While the majority of students are Chinese, BDA does have a program that allows international students to enroll for one or two semesters. Xu says the school is also talking with New York University about developing an exchange program.
The BDA Ballet Style
Ballet at BDA is rooted in the sweeping, dramatic Russian style and further influenced by the exacting French and British techniques.
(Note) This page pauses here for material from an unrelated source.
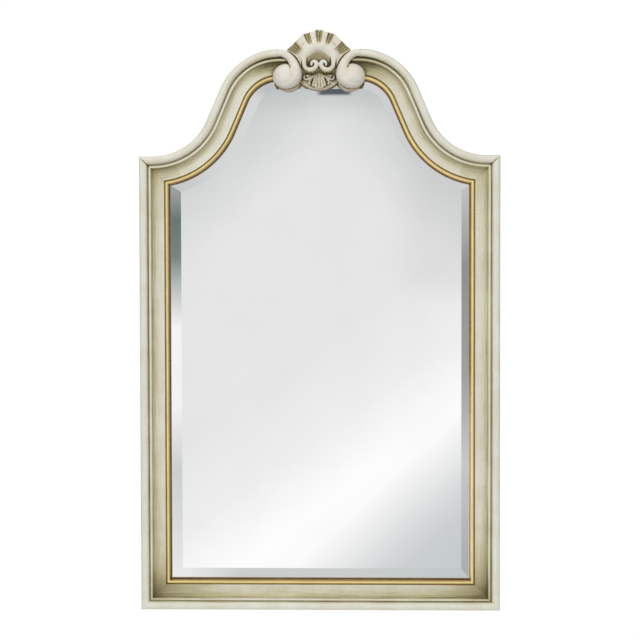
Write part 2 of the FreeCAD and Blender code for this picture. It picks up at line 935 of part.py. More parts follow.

Some of the delicate head tilts and elegant hand gestures of Chinese classical dance are also incorporated into ballet classes. “The academy has taken all those techniques and morphed them into its own technique,” Yin says. “Now, our uniquely Chinese style is becoming part of the international ballet world.”
Larissa Saveliev, co-founder of the Youth America Grand Prix international ballet competition (see “Ballet Competitions 101,” p. 46), says that the BDA dancers who participate in YAGP are easy to spot. “They stand out for the ultramodern quality of their contemporary work,” Saveliev says, “while at the same time preserving the pure classical forms when they perform classical repertoire.”
BDA teachers are tough on their pupils, Yin says—harsher, usually, than teachers in the U.S. “But Chinese teachers are also very devoted to their students,” Yin says. “They spend a lot of their personal time with them, often talking after class for up to an hour and a half. My coaches gave everything they knew to me.”
A Day in the Life
A typical day for a BDA ballet student begins with the early morning warm-up, which includes flexibility exercises and drills for jumps and turns. After breakfast, there is a ballet technique class, followed by character dance or pas de deux exercises. After lunch, the students study academic subjects for three hours. In the evening, they attend repertory classes and do homework. The weekends are full of dancing, too—BDA holds classes on Saturday and Sunday mornings!
During the semester, the ballet students also rehearse for an end-of-the-year performance of Swan Lake, Sleeping Beauty, The Nutcracker or a classical Chinese ballet like The Red Lantern. Occasionally, the school will tour these productions internationally—in fact, BDA performed The Butterfly Lovers, often referred to as China’s Romeo and Juliet, in L.A. last month—giving the rest of the world a peek at the next generation of talented Chinese dancers.